The Cabinet has agreed every county in Ireland will be moved to Level 3 Covid-19 restrictions with improved enforcement.
In doing so, the Government has rejected the National Public Health Emergency Team's recommendation to place the entire country under Level 5 restrictions.
An Taoiseach Micheál Martin made the announcement in recent minutes, saying: "If we all act now we can stop the need to go further."
"There has been a significant and serious rise in the number of cases," Mr Martin said. "We must respond and the challenge is to be as effective and proportionate as possible."
The higher level of restrictions will come into force at midnight tomorrow and will be in place for three weeks.
Addressing why the Government had decided against a more comprehensive lockdown, he said: "We have had detailed discussions since receiving NPHET'S recommendation to move straight to a level five lockdown.
"Central to our discussions has been looking at the wider implications of moving immediately to level five rather than realising the full potential impact of lower level restrictions.
"It's important to understand that we are in a very different situation to last March.
"Businesses are beginning to recover and vital public health services are still backlogged, severe restrictions now would have a very damaging impact, which those services and businesses may not be able to recover from.
"That said, the Government has decided to increase the level of controls in most of the country and to step up efforts to ensure compliance with guidelines.
"As part of this we have decided at this stage, not to move to a more comprehensive lockdown.
"It's important to understand that the potential implications of such a move are severe and very different from those we faced earlier this year.
"It could involve the loss of hundreds of thousands of jobs with these concentrated in families and communities, which are already experiencing difficulties."
Mr Martin also said it was clear most people were following the guidelines but 'some are taking a more lax attitude'.
"The virus is spreading because people are allowing it to spread," he said.
He appealed to a sense of community and said 'what happens next rests in our own hands'.
Commenting on the announcement Conor Healy, CEO of Cork Chamber said 'while not surprising, it is nonetheless challenging for business and society'.
“The impact of these tighter restrictions will be immensely challenging for those operating in food and beverage, hospitality or culture-based venues," he said. "Our economy and business community are in a highly vulnerable position now.

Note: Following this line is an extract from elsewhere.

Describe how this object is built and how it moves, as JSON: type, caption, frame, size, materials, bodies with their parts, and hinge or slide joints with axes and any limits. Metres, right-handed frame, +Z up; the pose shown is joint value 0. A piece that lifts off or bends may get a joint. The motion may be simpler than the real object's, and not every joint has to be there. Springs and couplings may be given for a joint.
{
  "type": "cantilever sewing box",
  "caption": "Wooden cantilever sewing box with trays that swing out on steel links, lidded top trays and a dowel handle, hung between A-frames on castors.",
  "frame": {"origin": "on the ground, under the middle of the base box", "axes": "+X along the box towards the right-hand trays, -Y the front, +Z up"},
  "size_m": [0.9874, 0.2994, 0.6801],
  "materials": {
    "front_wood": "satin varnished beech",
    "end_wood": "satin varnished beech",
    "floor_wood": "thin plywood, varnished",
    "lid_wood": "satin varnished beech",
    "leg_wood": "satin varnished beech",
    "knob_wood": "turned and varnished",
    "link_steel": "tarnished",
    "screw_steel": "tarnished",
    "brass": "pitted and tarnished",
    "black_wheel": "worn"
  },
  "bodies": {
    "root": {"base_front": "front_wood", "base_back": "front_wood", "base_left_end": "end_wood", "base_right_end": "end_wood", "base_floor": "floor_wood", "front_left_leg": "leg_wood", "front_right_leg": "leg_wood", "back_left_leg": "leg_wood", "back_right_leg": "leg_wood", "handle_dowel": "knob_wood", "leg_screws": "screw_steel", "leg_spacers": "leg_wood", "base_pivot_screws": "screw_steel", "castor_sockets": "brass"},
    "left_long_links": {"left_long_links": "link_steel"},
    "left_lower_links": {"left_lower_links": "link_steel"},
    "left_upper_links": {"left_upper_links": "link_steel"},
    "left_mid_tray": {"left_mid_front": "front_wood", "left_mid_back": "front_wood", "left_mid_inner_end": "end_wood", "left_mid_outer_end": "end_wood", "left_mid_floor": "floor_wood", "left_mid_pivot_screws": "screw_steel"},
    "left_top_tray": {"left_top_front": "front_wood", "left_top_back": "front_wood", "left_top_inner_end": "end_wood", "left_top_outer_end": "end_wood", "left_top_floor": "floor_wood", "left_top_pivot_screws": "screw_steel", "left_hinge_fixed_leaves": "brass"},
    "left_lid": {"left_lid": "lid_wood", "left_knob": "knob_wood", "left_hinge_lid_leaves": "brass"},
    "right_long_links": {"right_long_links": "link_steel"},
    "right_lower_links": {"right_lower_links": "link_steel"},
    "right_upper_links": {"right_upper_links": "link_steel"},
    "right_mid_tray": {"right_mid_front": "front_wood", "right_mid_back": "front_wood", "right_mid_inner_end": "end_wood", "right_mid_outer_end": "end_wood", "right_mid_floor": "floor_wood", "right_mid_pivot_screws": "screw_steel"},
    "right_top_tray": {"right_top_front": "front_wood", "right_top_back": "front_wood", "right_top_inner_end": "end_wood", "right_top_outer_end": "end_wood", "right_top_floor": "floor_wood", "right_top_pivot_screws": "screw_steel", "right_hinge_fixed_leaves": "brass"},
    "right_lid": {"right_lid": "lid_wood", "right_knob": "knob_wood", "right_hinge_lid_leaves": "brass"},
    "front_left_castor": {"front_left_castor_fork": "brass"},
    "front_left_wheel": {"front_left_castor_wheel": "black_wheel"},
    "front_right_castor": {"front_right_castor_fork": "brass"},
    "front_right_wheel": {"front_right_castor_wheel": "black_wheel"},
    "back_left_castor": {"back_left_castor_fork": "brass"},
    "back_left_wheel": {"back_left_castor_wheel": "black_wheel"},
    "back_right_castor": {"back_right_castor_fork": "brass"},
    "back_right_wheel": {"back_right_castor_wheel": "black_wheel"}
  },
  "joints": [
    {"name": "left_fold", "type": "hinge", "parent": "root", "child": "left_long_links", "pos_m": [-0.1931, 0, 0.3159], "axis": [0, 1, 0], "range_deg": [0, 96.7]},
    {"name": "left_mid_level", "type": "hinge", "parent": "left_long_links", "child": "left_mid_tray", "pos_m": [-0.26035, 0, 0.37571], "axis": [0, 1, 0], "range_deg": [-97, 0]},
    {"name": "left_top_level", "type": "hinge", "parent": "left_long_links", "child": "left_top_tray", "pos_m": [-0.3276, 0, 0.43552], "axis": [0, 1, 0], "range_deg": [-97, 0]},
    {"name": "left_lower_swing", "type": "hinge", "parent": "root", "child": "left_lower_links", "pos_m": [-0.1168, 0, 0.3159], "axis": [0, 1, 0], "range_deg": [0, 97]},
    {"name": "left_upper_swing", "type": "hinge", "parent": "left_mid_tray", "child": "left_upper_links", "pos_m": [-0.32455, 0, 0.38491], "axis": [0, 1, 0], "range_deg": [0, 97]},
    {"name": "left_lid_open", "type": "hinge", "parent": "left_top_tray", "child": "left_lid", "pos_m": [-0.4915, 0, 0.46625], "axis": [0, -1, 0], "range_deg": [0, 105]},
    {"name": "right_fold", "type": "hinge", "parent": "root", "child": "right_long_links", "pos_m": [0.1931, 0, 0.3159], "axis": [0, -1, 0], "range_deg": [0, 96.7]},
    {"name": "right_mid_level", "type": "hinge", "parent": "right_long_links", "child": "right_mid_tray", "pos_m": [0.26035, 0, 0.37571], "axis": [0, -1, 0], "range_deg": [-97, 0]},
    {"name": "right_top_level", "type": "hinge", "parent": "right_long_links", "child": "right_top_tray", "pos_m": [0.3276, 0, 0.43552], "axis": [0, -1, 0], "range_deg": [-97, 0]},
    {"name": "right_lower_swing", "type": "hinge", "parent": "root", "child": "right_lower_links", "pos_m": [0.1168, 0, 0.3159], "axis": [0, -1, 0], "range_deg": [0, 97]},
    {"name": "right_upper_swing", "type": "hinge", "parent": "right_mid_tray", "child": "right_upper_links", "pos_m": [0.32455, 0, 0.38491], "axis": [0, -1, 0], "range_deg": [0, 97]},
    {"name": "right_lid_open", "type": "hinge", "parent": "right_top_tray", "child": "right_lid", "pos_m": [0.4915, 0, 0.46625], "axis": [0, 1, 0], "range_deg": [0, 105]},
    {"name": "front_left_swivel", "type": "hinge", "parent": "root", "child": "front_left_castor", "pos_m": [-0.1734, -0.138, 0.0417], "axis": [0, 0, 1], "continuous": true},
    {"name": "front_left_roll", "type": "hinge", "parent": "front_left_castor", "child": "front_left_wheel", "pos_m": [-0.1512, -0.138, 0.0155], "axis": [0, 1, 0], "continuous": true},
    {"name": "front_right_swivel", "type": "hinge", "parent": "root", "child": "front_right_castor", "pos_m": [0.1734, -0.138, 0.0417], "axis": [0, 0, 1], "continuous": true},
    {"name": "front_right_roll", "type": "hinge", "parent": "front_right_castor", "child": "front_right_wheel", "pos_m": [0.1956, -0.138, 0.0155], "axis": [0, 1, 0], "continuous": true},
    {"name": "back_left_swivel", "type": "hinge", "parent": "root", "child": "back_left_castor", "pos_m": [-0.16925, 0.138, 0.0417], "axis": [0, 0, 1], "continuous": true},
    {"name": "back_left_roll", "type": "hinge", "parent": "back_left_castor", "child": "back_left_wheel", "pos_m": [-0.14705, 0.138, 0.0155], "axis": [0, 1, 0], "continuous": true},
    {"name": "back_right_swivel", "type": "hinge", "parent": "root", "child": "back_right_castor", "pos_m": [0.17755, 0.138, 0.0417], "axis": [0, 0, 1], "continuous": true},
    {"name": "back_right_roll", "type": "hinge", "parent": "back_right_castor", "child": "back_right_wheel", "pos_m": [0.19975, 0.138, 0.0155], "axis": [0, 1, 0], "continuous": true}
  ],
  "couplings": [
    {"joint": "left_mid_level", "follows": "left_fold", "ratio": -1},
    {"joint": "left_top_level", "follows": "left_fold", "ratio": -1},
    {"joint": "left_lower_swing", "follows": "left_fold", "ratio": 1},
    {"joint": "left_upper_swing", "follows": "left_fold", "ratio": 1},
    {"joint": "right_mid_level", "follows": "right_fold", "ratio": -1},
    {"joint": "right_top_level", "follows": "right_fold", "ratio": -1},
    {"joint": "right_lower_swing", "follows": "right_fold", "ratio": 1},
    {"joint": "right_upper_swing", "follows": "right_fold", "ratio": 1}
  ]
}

A real push is now needed from all of society, to return to level two, and ensure we can resume meaningful economic activity for retail and hospitality before Christmas."

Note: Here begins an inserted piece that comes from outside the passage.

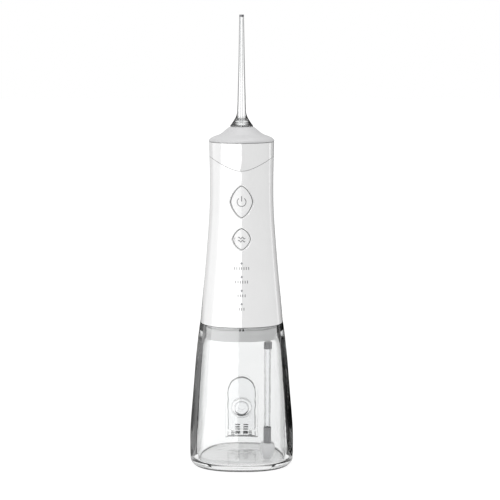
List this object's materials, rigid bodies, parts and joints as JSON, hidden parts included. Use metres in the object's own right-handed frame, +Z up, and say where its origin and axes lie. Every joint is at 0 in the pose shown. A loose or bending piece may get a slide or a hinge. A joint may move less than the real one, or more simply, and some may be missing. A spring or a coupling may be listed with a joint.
{
  "type": "cordless water flosser",
  "caption": "Cordless water flosser: clear tapered tank with a rear fill door, lift-off flared handle with two buttons, motor-driven piston pump, turning collar and pull-out jet nozzle.",
  "frame": {"origin": "centre of the tank's underside, on the table", "axes": "+Z up along the nozzle, front with the buttons faces -Y, +X to the right seen from the front"},
  "size_m": [0.07, 0.0672, 0.3],
  "materials": {
    "tank_clear": "clear moulded plastic",
    "door_clear": "clear moulded plastic",
    "soft_clear": "satin",
    "handle_white": "satin",
    "head_gloss": "gloss",
    "button_white": "satin",
    "bezel_grey": "satin",
    "light_clear": "clear",
    "collar_grey": "satin",
    "nozzle_clear": "clear moulded plastic",
    "tip_grey": "satin",
    "seal_rubber": "matt",
    "cup_white": "satin",
    "neck_rubber": "matt",
    "tube_clear": "translucent",
    "sleeve_grey": "matt",
    "filter_grey": "satin",
    "steel": "bright",
    "board_green": "satin",
    "switch_black": "satin",
    "led_white": "gloss",
    "battery_wrap": "gloss",
    "frame_grey": "satin",
    "core_grey": "satin",
    "motor_steel": "satin",
    "iron": "varnished",
    "brass": "machined",
    "acetal": "satin",
    "pump_grey": "satin",
    "hose": "translucent",
    "cover_rubber": "matt"
  },
  "bodies": {
    "tank": {"tank_shell": "tank_clear", "door_hinge_pin": "door_clear"},
    "fill_door": {"fill_door": "door_clear", "fill_plug": "soft_clear"},
    "handle": {"neck_cup": "cup_white", "neck_seal": "neck_rubber", "suction_tube": "tube_clear", "tube_sleeves": "sleeve_grey", "filter_weight": "filter_grey", "handle_shell": "handle_white", "head_band": "head_gloss", "button_bezels": "bezel_grey", "light_pipes": "light_clear", "circuit_board": "board_green", "tact_switches": "switch_black", "indicator_leds": "led_white", "battery_cell": "battery_wrap", "battery_holder": "frame_grey", "charging_socket": "steel", "head_core": "core_grey", "retaining_ring": "steel", "gearbox_plate": "frame_grey", "chassis_screws": "steel", "motor_can": "motor_steel", "pump_body": "pump_grey", "delivery_hose": "hose"},
    "collar": {"nozzle_collar": "collar_grey", "collar_seal": "seal_rubber"},
    "nozzle": {"nozzle": "nozzle_clear", "nozzle_tip": "tip_grey", "nozzle_seal": "seal_rubber"},
    "power_button": {"power_button": "button_white"},
    "mode_button": {"mode_button": "button_white"},
    "port_cover": {"port_cover": "cover_rubber"},
    "drive_gear": {"drive_gear": "acetal", "crank_pin": "steel"},
    "motor_rotor": {"motor_armature": "iron", "motor_shaft": "steel", "motor_pinion": "brass"},
    "conrod": {"conrod": "acetal"},
    "piston": {"piston": "acetal", "piston_ring": "seal_rubber"},
    "inlet_ball": {"inlet_ball": "steel"},
    "outlet_ball": {"outlet_ball": "steel"}
  },
  "joints": [
    {"name": "handle_lift", "type": "slide", "parent": "tank", "child": "handle", "axis": [0, 0, 1], "range_m": [0, 0.1]},
    {"name": "fill_door_hinge", "type": "hinge", "parent": "tank", "child": "fill_door", "pos_m": [0, 0.0323, 0.0089], "axis": [-1, 0, 0], "range_deg": [0, 90]},
    {"name": "collar_turn", "type": "hinge", "parent": "handle", "child": "collar", "pos_m": [0, 0, 0.217], "axis": [0, 0, 1], "continuous": true},
    {"name": "nozzle_pull", "type": "slide", "parent": "collar", "child": "nozzle", "axis": [0, 0, 1], "range_m": [0, 0.03]},
    {"name": "power_press", "type": "slide", "parent": "handle", "child": "power_button", "axis": [0, 1, 0], "range_m": [0, 0.0005], "stiffness_N_per_m": 800},
    {"name": "mode_press", "type": "slide", "parent": "handle", "child": "mode_button", "axis": [0, 1, 0], "range_m": [0, 0.0005], "stiffness_N_per_m": 800},
    {"name": "port_cover_hinge", "type": "hinge", "parent": "handle", "child": "port_cover", "pos_m": [0, 0.0216, 0.145], "axis": [-1, 0, 0], "range_deg": [0, 90]},
    {"name": "gear_spin", "type": "hinge", "parent": "handle", "child": "drive_gear", "pos_m": [-0.006, -0.004, 0.1064], "axis": [0, 0, 1], "continuous": true},
    {"name": "motor_spin", "type": "hinge", "parent": "handle", "child": "motor_rotor", "pos_m": [-0.006, 0.0096, 0.1064], "axis": [0, 0, 1], "continuous": true},
    {"name": "conrod_pivot", "type": "hinge", "parent": "drive_gear", "child": "conrod", "pos_m": [-0.0048, -0.004, 0.1028], "axis": [0, 0, 1], "continuous": true},
    {"name": "piston_stroke", "type": "slide", "parent": "handle", "child": "piston", "axis": [1, 0, 0], "range_m": [-0.0024, 0]},
    {"name": "inlet_ball_lift", "type": "slide", "parent": "handle", "child": "inlet_ball", "axis": [0, 0, 1], "range_m": [0, 0.001]},
    {"name": "outlet_ball_lift", "type": "slide", "parent": "handle", "child": "outlet_ball", "axis": [0, 0, 1], "range_m": [0, 0.001]}
  ],
  "couplings": [
    {"joint": "gear_spin", "follows": "motor_spin", "ratio": -0.25},
    {"joint": "conrod_pivot", "follows": "motor_spin", "ratio": 0.25}
  ]
}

Mr Healy said Government must offer all assurances to afford businesses their best chance at forecasting the months ahead.

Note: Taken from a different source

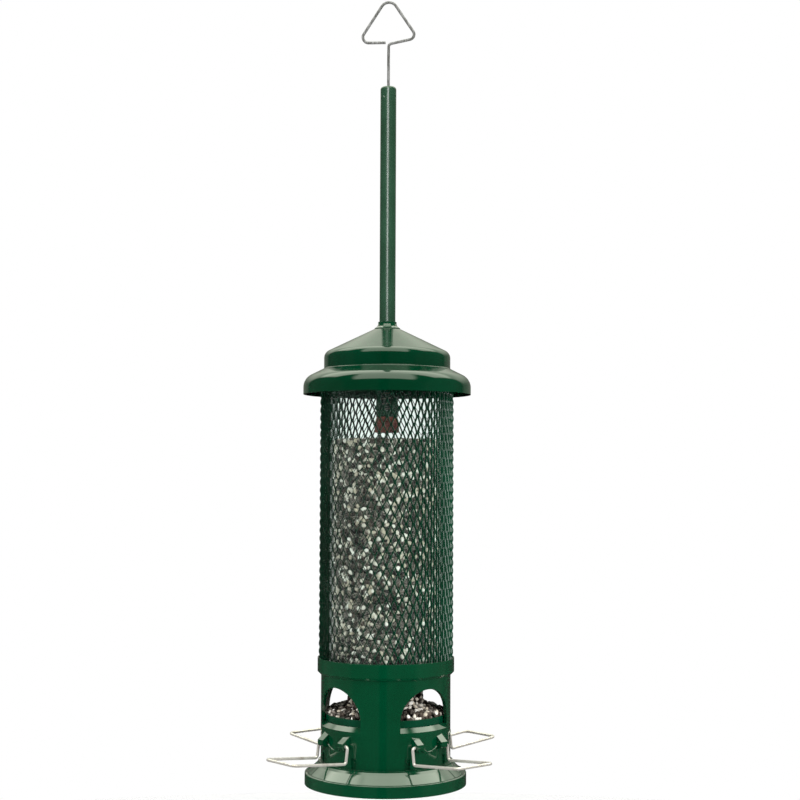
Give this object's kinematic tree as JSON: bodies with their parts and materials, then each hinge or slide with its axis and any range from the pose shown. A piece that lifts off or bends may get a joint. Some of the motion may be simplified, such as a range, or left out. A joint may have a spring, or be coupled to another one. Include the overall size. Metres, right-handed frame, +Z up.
{
  "type": "hanging bird feeder",
  "caption": "Hanging tube bird feeder with a two-step roof, and a sprung mesh shroud whose ported base, wire perches and tray drop under weight to close the ports.",
  "frame": {"origin": "where a hook bears inside the top of the hanger loop", "axes": "+Z up along the tube; -Y is the front, where the wall between two ports faces; the hanger loop lies in the XZ plane"},
  "size_m": [0.1794, 0.1794, 0.6599],
  "materials": {
    "base_plastic": "glossy moulded dark green",
    "inner_plastic": "glossy moulded dark green",
    "roof_paint": "gloss powder coat, dark green",
    "tube_paint": "satin gloss powder coat, dark green",
    "mesh_paint": "gloss powder coat, dark green",
    "hanger_steel": "dark olive coated wire",
    "perch_steel": "bright plated wire",
    "clear_plastic": "clear moulded tube",
    "nut_plastic": "moulded red",
    "spring_steel": "zinc plated, bronze tone",
    "fittings": "plain plated",
    "washer_brass": "plain",
    "seed_dark": "dry seed hulls, contents only",
    "seed_pale": "dry pale seed, contents only"
  },
  "bodies": {
    "hanger": {"hanger_wire": "hanger_steel", "wire_stop": "fittings", "thrust_washer": "washer_brass"},
    "tube": {"hanger_tube": "tube_paint", "tube_plug": "inner_plastic", "stop_ring": "fittings"},
    "roof": {"roof": "roof_paint", "roof_collar": "base_plastic"},
    "shroud": {"shroud_spider": "tube_paint", "spider_rivets": "fittings", "cage_top_ring": "mesh_paint", "cage_mesh": "mesh_paint", "cage_base_ring": "base_plastic", "port_housing": "base_plastic", "tray": "base_plastic", "tray_screws": "fittings"},
    "perch_front_left": {"perch_front_left": "perch_steel"},
    "perch_front_right": {"perch_front_right": "perch_steel"},
    "perch_back_left": {"perch_back_left": "perch_steel"},
    "perch_back_right": {"perch_back_right": "perch_steel"},
    "seed_column": {"seed_tube_bridge": "inner_plastic", "seed_tube": "clear_plastic", "bridge_screws": "fittings", "seed_funnel": "inner_plastic", "seed_dish": "inner_plastic", "dish_screws": "fittings", "closing_spring": "spring_steel"},
    "adjusting_nut": {"adjusting_nut": "nut_plastic"}
  },
  "joints": [
    {"name": "hanger_swivel", "type": "hinge", "parent": "hanger", "child": "tube", "pos_m": [0, 0, -0.088], "axis": [0, 0, 1], "continuous": true},
    {"name": "roof_lift", "type": "slide", "parent": "tube", "child": "roof", "axis": [0, 0, 1], "range_m": [0, 0.18]},
    {"name": "shroud_drop", "type": "slide", "parent": "tube", "child": "shroud", "axis": [0, 0, -1], "range_m": [0, 0.022], "stiffness_N_per_m": 205, "springref_m": -0.064, "deforming": ["closing_spring"]},
    {"name": "column_travel", "type": "slide", "parent": "tube", "child": "seed_column", "axis": [0, 0, 1], "range_m": [-0.006, 0]},
    {"name": "nut_turn", "type": "hinge", "parent": "seed_column", "child": "adjusting_nut", "pos_m": [0, 0, -0.36], "axis": [0, 0, 1], "range_deg": [-720, 0]},
    {"name": "perch_back_right_fold", "type": "hinge", "parent": "shroud", "child": "perch_back_right", "pos_m": [0.03932, 0.03932, -0.62], "axis": [0.7071, -0.7071, 0], "range_deg": [0, 90]},
    {"name": "perch_back_left_fold", "type": "hinge", "parent": "shroud", "child": "perch_back_left", "pos_m": [-0.03932, 0.03932, -0.62], "axis": [0.7071, 0.7071, 0], "range_deg": [0, 90]},
    {"name": "perch_front_left_fold", "type": "hinge", "parent": "shroud", "child": "perch_front_left", "pos_m": [-0.03932, -0.03932, -0.62], "axis": [-0.7071, 0.7071, 0], "range_deg": [0, 90]},
    {"name": "perch_front_right_fold", "type": "hinge", "parent": "shroud", "child": "perch_front_right", "pos_m": [0.03932, -0.03932, -0.62], "axis": [-0.7071, -0.7071, 0], "range_deg": [0, 90]}
  ],
  "couplings": [
    {"joint": "nut_turn", "follows": "column_travel", "rad_per_m": 2094.4}
  ]
}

“The pressure of the imminent EU-UK withdrawal is now part of short-term business planning and the layering effect of this along with tightened restrictions could be the breaking point for many companies," he said. "We are calling on Government to give confidence in relation to business supports and to accelerate counter-cyclical investment in key projects such as CMATS to stimulate economic continuity.
"The real risk that our airport now faces must also be addressed through EU level travel agreement and financial supports.”